Spot each line that carries the word "rigid"; copy those lines.

(Exercise materials)
----
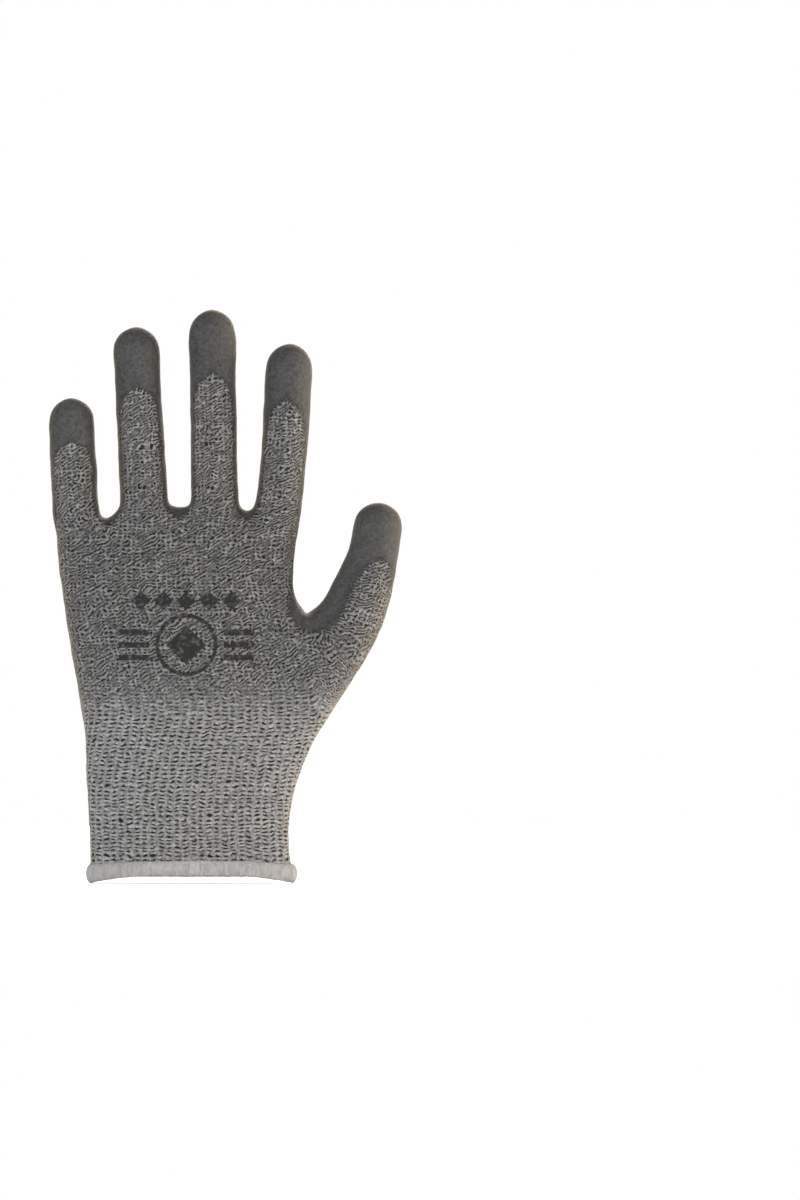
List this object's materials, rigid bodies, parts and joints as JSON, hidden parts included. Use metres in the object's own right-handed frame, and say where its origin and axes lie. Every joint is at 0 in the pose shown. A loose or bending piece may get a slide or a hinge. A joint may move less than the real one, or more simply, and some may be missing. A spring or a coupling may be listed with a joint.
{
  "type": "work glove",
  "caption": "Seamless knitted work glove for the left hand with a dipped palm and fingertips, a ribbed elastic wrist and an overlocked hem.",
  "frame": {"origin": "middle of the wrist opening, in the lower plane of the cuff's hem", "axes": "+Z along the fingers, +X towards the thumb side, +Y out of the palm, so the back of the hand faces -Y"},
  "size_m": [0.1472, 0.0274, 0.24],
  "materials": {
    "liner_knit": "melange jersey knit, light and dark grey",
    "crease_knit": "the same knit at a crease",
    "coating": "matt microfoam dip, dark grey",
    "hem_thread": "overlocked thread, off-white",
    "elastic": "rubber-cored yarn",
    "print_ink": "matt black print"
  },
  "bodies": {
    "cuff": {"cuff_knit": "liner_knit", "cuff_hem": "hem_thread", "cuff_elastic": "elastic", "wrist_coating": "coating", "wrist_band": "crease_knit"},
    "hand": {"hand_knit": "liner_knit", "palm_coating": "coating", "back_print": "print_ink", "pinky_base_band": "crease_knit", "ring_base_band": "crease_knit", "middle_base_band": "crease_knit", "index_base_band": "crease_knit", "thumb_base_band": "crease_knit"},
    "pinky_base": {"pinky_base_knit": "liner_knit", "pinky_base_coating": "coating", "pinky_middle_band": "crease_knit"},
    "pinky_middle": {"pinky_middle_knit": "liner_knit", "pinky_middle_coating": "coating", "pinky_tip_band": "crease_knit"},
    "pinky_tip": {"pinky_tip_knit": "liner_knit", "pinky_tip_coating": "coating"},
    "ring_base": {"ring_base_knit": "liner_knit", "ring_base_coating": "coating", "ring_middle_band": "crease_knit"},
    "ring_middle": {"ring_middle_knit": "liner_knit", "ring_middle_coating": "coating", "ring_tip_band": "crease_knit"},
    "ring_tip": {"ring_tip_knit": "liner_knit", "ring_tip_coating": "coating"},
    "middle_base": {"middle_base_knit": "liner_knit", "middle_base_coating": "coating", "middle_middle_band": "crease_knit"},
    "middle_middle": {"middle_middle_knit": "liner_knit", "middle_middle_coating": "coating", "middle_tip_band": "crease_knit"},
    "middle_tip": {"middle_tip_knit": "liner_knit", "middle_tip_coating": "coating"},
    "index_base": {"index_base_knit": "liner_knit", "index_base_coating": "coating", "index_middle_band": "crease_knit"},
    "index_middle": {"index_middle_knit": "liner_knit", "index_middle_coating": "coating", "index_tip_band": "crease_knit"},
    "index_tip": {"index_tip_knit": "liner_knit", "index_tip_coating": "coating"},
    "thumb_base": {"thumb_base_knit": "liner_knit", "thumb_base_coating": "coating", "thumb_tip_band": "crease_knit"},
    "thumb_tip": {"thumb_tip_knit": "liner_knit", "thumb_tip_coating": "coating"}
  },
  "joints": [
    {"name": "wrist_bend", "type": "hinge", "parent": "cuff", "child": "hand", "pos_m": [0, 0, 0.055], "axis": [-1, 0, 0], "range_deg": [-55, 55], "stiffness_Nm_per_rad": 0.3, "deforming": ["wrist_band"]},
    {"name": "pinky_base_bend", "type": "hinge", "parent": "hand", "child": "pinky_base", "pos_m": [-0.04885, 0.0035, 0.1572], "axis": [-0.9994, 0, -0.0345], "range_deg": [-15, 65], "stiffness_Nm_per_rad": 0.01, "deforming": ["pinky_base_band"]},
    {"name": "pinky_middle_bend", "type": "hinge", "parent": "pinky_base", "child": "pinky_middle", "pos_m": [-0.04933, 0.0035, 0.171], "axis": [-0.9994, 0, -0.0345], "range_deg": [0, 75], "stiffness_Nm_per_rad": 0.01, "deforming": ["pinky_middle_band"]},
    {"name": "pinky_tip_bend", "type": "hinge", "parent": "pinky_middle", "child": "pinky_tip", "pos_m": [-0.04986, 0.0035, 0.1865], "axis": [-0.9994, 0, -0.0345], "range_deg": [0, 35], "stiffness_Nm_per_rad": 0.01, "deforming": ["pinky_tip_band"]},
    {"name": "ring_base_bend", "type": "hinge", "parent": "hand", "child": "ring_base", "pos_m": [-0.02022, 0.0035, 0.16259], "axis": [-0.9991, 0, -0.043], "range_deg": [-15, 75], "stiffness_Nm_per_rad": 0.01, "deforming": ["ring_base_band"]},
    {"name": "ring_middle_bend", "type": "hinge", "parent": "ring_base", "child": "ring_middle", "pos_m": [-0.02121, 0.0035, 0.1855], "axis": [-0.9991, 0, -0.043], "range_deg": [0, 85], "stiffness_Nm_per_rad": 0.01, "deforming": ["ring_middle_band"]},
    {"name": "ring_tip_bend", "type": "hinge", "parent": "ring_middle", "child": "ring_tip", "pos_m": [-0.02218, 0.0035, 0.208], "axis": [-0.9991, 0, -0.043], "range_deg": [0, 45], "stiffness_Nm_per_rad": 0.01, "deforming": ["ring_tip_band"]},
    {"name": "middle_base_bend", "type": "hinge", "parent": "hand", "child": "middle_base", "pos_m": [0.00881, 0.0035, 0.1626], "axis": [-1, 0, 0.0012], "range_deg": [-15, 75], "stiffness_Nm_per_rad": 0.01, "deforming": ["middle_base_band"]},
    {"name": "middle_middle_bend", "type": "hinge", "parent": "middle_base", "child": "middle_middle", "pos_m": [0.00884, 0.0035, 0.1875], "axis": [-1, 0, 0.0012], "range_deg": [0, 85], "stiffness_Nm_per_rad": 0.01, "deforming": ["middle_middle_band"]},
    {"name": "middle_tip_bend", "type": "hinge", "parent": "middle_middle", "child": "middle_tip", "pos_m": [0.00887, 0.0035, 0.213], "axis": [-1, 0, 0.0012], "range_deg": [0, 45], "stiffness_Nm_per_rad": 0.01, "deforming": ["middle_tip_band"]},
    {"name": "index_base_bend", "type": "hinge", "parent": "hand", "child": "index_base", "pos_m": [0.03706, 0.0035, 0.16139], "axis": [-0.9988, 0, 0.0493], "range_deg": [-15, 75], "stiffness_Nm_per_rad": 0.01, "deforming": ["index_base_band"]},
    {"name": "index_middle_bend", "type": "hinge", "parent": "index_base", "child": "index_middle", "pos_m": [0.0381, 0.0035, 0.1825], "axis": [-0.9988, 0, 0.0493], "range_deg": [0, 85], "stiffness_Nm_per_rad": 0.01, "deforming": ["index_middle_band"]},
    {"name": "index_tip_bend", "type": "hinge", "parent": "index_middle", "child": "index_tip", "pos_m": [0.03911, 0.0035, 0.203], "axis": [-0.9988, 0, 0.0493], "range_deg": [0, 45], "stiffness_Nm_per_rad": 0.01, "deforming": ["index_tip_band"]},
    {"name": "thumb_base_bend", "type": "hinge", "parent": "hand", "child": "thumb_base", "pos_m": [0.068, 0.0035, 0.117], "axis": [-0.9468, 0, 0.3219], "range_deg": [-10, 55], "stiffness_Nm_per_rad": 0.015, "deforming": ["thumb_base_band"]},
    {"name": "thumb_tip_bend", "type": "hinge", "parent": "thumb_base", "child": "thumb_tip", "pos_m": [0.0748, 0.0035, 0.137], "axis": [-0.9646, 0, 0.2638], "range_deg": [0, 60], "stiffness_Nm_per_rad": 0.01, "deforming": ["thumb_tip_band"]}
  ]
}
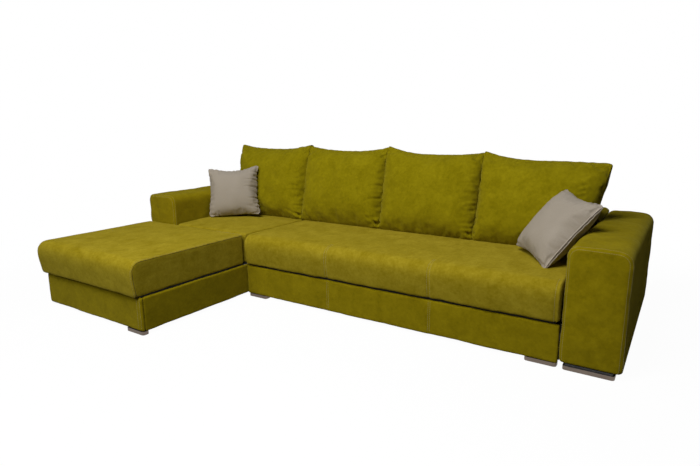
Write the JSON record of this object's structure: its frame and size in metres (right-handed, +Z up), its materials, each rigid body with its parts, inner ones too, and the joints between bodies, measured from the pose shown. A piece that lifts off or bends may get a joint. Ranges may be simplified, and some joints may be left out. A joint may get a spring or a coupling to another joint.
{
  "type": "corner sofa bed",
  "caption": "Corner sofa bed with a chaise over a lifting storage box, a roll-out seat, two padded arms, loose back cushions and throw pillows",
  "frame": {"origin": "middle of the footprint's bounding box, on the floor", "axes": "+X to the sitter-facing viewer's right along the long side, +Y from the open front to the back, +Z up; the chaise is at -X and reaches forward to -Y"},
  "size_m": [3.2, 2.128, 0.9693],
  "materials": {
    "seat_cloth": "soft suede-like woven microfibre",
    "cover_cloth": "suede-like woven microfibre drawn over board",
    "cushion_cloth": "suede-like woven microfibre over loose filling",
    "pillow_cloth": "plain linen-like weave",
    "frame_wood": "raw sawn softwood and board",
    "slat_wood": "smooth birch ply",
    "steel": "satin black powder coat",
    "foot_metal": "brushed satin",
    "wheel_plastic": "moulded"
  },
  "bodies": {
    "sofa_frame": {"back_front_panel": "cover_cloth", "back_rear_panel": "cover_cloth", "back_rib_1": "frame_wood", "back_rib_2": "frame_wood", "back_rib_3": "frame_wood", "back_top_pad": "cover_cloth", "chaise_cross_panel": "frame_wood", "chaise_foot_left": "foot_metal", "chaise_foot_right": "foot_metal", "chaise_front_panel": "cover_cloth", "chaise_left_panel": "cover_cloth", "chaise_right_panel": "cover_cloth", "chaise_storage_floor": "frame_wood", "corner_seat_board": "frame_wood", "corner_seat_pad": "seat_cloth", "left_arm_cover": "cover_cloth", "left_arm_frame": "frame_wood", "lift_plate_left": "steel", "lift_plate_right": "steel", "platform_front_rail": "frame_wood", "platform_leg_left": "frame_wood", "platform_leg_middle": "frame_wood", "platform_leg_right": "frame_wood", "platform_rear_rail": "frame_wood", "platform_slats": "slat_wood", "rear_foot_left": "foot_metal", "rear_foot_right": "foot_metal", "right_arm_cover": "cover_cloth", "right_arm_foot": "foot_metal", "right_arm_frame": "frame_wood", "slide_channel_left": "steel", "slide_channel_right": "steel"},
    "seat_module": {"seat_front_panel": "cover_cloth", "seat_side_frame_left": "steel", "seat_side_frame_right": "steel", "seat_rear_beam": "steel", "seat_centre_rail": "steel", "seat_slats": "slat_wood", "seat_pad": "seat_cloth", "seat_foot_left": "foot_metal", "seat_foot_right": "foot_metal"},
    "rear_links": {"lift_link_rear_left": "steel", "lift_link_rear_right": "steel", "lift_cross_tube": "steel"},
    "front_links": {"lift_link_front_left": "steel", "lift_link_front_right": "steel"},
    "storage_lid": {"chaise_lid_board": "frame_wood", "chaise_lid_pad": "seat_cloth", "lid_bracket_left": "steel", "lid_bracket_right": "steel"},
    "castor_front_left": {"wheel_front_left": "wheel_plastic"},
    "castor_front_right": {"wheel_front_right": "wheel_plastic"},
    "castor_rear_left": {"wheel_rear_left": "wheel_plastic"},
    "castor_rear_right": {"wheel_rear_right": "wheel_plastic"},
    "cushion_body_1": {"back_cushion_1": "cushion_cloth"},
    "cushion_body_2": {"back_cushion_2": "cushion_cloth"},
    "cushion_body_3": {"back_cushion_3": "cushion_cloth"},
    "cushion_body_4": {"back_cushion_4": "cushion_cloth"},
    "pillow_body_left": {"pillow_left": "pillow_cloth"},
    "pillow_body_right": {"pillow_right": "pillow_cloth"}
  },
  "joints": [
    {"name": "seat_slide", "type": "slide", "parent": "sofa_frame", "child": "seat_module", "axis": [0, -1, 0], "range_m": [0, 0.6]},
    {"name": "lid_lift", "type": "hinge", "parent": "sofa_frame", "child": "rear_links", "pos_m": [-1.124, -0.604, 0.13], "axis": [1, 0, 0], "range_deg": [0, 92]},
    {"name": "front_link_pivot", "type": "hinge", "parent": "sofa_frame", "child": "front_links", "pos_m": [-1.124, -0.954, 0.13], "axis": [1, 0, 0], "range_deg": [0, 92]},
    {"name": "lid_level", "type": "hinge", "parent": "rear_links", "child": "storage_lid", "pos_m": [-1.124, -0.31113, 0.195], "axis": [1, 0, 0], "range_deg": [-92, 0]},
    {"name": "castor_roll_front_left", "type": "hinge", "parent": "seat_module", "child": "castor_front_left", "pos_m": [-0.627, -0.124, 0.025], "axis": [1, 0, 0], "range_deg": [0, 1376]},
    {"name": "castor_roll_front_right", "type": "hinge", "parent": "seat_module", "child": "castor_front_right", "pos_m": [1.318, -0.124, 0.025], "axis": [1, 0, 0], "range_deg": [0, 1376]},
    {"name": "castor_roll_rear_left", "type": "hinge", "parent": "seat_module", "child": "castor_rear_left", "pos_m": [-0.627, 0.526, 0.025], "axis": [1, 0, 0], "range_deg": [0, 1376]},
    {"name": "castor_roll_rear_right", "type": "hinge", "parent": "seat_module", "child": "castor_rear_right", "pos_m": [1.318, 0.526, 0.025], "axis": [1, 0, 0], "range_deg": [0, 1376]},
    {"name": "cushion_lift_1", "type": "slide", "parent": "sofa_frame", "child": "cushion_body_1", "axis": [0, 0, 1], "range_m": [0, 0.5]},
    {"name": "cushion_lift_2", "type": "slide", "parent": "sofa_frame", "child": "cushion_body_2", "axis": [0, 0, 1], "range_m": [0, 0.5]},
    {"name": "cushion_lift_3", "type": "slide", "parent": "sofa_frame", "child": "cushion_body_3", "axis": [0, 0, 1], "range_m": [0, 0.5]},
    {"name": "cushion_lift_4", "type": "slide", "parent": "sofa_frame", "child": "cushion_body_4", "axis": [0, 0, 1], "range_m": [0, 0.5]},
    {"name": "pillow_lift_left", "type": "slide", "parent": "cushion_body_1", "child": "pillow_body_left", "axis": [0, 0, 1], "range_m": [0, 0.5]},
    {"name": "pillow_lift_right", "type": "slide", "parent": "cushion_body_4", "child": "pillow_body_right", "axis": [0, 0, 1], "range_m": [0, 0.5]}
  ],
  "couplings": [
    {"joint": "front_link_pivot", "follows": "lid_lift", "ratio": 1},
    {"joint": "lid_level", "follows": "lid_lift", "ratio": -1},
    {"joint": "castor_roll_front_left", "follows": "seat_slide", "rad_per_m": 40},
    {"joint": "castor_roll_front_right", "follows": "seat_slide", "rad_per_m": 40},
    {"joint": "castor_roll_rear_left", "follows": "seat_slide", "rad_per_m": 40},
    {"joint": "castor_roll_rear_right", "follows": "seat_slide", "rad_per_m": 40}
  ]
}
----
(Problem solution)
List this object's materials, rigid bodies, parts and joints as JSON, hidden parts included. Use metres in the object's own right-handed frame, and say where its origin and axes lie. Every joint is at 0 in the pose shown. A loose or bending piece may get a slide or a hinge. A joint may move less than the real one, or more simply, and some may be missing. A spring or a coupling may be listed with a joint.
Write the JSON record of this object's structure: its frame and size in metres (right-handed, +Z up), its materials, each rigid body with its parts, inner ones too, and the joints between bodies, measured from the pose shown. A piece that lifts off or bends may get a joint. Ranges may be simplified, and some joints may be left out. A joint may get a spring or a coupling to another joint.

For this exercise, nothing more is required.